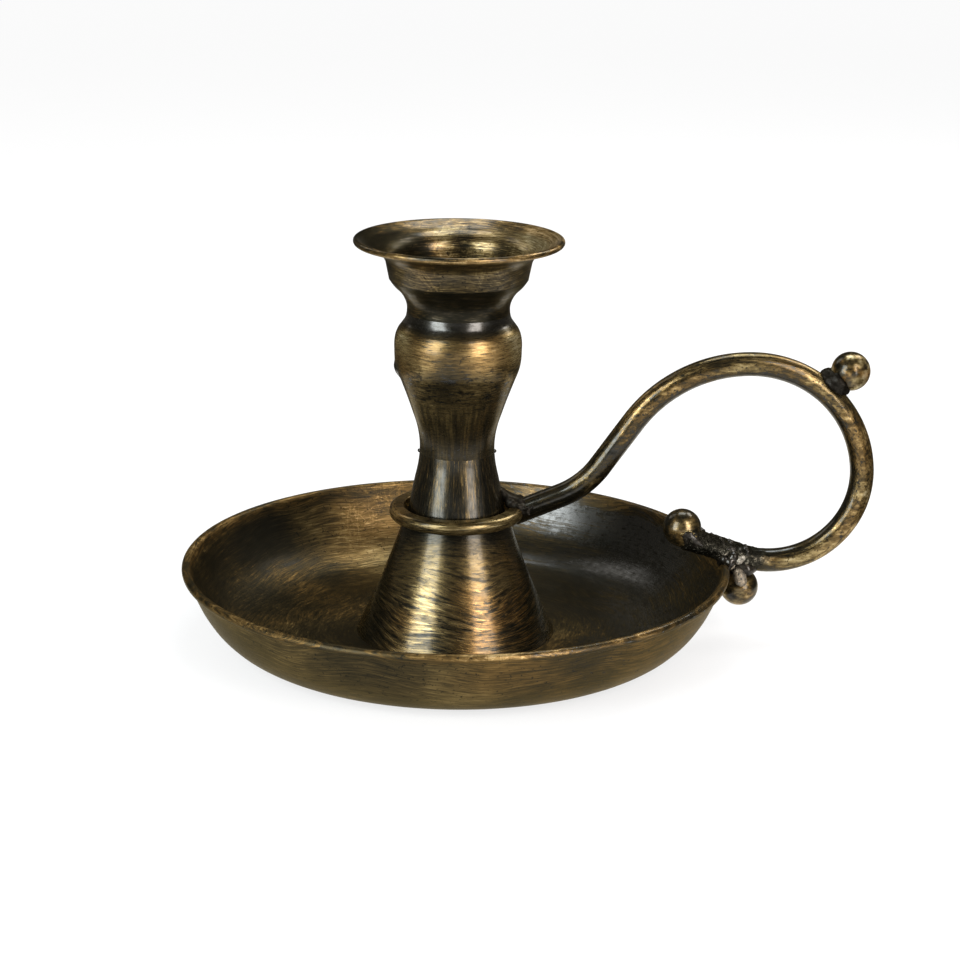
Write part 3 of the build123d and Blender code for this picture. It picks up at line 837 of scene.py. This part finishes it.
looks = {
    "panBrass": {
        "levelOut": 1.0,
        "cells": 7.0,
        "levels": 1500.0,
        "drift": 14.0 * mm,
        "driftScale": 34.0,
        "zones": [(0.9, 0.28), (6.0, 0.27), (12.0, 0.22), (16.0, 0.28), (18.0, 0.46)],
        "outside": [(0.0, 0.34), (6.0, 0.37), (13.0, 0.37), (15.5, 0.42), (18.0, 0.48)],
        "rubbed": ((14.0, 16.4, 0.37), (16.7, 17.3, 0.44)),
        "spots": (((-24, 50, 12), 24, 0.22), ((-48, 30, 12), 19, -0.22), ((-58, 4, 14), 20, -0.10),
                  ((36, 44, 10), 34, -0.22), ((50, 10, 8), 40, -0.11)),
        "broad": 0.7,
        "fine": 0.8,
        "calm": 0.75,
        "scuffOutside": 0.0,
        "nicks": ((16.7, 17.2, 0.35),),
        "bristleDepth": 0.15,
        "patches": 0.8,
        "patchScale": 60.0,
        "pits": (0.60, 0.68),
        "scuffs": 0.10,
        "scuffWays": (6, 50, 95, 150),
        "tint": 0.5,
        "tintScale": 24.0,
        "warmAbove": (14.5, 16.6),
        "rough": 0.42,
        "lacquer": (0.08, 0.30),
        "coat": (1.0, 0.12),
        "coatGrain": 3.0,
        "coatRough": 0.22,
        "coatIor": 1.75,
        "glossWhere": {"x": (-2, 18, 0.12), "z": (4, 12, 0.42)},
        "glossOutside": 0.15,
    },
    "coneBrass": {
        "cells": 2.6,
        "levels": 1500.0,
        "drift": 14.0 * mm,
        "driftScale": 34.0,
        "zones": [(0.9, 0.46), (12.0, 0.51), (21.0, 0.49), (24.5, 0.36), (26.4, 0.16), (28.0, 0.08)],
        # painted shade: the spots darken the cone's left and right sides, high and low, and tone down the highlight
        # low at the front right
        "spots": (((22, -2, 6), 19, -0.26), ((-22, -2, 6), 19, -0.26), ((16, 0, 22), 11, -0.26),
                  ((-16, 0, 22), 11, -0.26), ((11, -17, 4), 9, -0.06)),
        "broad": 1.0,
        "calmAbove": (8.0, 19.0, 0.45),
        "bristles": (0.54, 0.62),
        "bristleDepth": 0.46,
        "tint": 0.75,
        "rough": 0.25,
        "coat": (0.35, 0.4),
    },
    "collarBrass": {"tone": 0.54, "patches": 0.45, "tint": 0.7},
    "lowerStemBrass": {
        "zones": [(29.0, 0.02), (32.0, 0.13), (36.0, 0.20), (43.6, 0.21)],
        "cells": 20.0,
        "levels": 160.0,
        "broad": 1.4,
        "fine": 1.2,
        "rough": 0.24,
        "coat": (0.5, 0.3),
    },
    "bulbBrass": {
        "cells": 3.0,
        "levels": 2300.0,
        "zones": [(43.6, 0.26), (48.6, 0.32), (51.0, 0.40), (57.0, 0.46), (57.6, 0.38), (61.0, 0.40), (64.0, 0.42),
                  (66.0, 0.49), (71.6, 0.52), (72.8, 0.28), (73.8, 0.04), (75.8, 0.03)],
        "drips": (58.5, 54.0, 0.9),
        "smears": (54.5, 67.0, 0.26),
        "calmAbove": (71.5, 73.5, 0.3),
        "broad": 0.45,
        "fine": 0.55,
        "patches": 1.0,
        "patchScale": 80.0,
        "bristleDepth": 0.30,
        "tint": 0.6,
        "spots": (((-13.8, -0.6, 61.4), 4.4, -0.4), ((5.5, -12, 69), 7, 0.08), ((-5.5, -12, 69), 7, -0.02),
                  ((-13, -5, 67), 8, 0.14), ((13, -5, 67), 8, 0.08)),
        "lacquer": (0.04, 0.20),
        "coat": (0.95, 0.16),
        "coatRough": 0.21,
        "coatIor": 1.62,
    },
    "cupBrass": {
        "levelOut": 0.7,
        "zones": [(75.8, 0.03), (80.0, 0.03), (83.0, 0.34), (86.0, 0.38), (90.0, 0.46), (92.5, 0.48)],
        "outside": [(75.8, 0.08), (80.0, 0.12), (83.2, 0.12), (83.6, 0.38), (90.0, 0.38), (90.8, 0.60), (92.5, 0.66)],
        # painted reflections: the spots darken the left of the flare and a gap in the throat, and lighten the right of
        # the flare, two highlights in the throat and the sides of the neck
        "spots": (((-19, 2, 91), 14, -0.42), ((-11, 12, 88), 8, -0.3), ((20, 4, 90), 14, 0.28),
                  ((-4.6, 16.5, 88), 5, 0.18), ((6.9, 16, 88), 5, 0.16), ((0.7, 17, 88), 4, -0.2),
                  ((-11, -5, 78), 8, 0.24), ((11, -5, 78), 8, 0.15)),
        "nicks": ((90.9, 91.6, 0.5),),
        "calm": 0.8,
        "drift": 6.0 * mm,
        "driftScale": 40.0,
        "broad": 1.1,
        "fine": 1.2,
        "pits": (0.60, 0.68),
        "scuffs": 0.11,
        "warmAbove": (90.6, 91.4),
        "tint": 0.5,
        "rough": 0.34,
        "lacquer": (0.05, 0.35),
        "coat": (0.04, 0.35),
    },
    "linerBrass": {"tone": 0.36, "broad": 1.4},
    "rodBrass": {
        "strokes": "rod",
        "cells": 120.0,
        "levels": 2200.0,
        "length": [(0.0, 0.08), (8.0, 0.16), (18.0, 0.32), (36.0, 0.42), (60.0, 0.43), (78.0, 0.44), (92.0, 0.52),
                   (104.0, 0.60), (126.0, 0.58), (138.0, 0.44), (145.0, 0.22), (160.0, 0.16)],
        # painted shade on the side of the rod that faces the loop's centre
        "shadeTowards": ((70, 41), 0.15, 0.95, -0.34),
        "broad": 1.0,
        "fine": 0.9,
        "patches": 0.8,
        "patchScale": 150.0,
        "pits": (0.57, 0.65),
        "pitDepth": 0.35,
        "bristles": (0.56, 0.64),
        "bristleDepth": 0.22,
        "tint": 0.45,
        "crust": (139.0, 143.0),
        "coat": (0.7, 0.2),
        "coatRough": 0.12,
    },
    "ballBrass": {
        "strokes": "ball",
        "cells": 1.0,
        "levels": 260.0,
        "tone": 0.55,
        "broad": 1.5,
        "patches": 1.2,
        "patchScale": 260.0,
        "tint": 0.8,
        "tintScale": 180.0,
        "rough": 0.30,
        "bump": 0.006 * mm,
        "coat": (0.5, 0.4),
        "coatRough": 0.14,
    },
    "weldMetal": {
        "strokes": "ball",
        "cells": 1.0,
        "levels": 700.0,
        "tones": [(0.0, (0.006, 0.005, 0.004)), (0.5, (0.024, 0.021, 0.017)), (0.8, (0.15, 0.137, 0.115)),
                  (1.0, (0.45, 0.42, 0.38))],
        "tone": 0.36,
        "broad": 1.3,
        "rough": 0.40,
        "coat": (0.5, 0.5),
        "coatGrain": 3.5,
        "coatRough": 0.10,
    },
    "greyMetal": {
        "strokes": "ball",
        "cells": 1.0,
        "levels": 900.0,
        "tones": [(0.0, (0.05, 0.045, 0.04)), (0.5, (0.31, 0.295, 0.255)), (1.0, (0.65, 0.62, 0.55))],
        "tone": 0.5,
        "broad": 1.3,
        "rough": 0.5,
        "coat": (0.1, 0.1),
        "bump": 0.35 * mm,
    },
    "darkSteel": {
        "strokes": "ball",
        "cells": 1.0,
        "levels": 900.0,
        "tones": [(0.0, (0.03, 0.03, 0.03)), (0.5, (0.22, 0.21, 0.2)), (1.0, (0.6, 0.58, 0.55))],
        "tone": 0.4,
        "broad": 0.3,
        "fine": 0.3,
        "bristleDepth": 0.0,
        "pitDepth": 0.0,
    },
}
looks["darkBallBrass"] = looks["ballBrass"] | {"tone": 0.39, "patches": 0.6, "tint": 0.4}
looks["sootMetal"] = looks["weldMetal"] | {"tone": 0.12, "rough": 0.5, "coat": (0.05, 0.05)}
finishes = {name: Finish(name, plainLook | look).make() for name, look in looks.items()}
print("finishes are mixed")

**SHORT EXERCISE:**
Show all lines from the listing above in which "finishes" appears.

**FINAL ANSWER:**
Write part 3 of the build123d and Blender code for this picture. It picks up at line 837 of scene.py. This part finishes it.
finishes = {name: Finish(name, plainLook | look).make() for name, look in looks.items()}
print("finishes are mixed")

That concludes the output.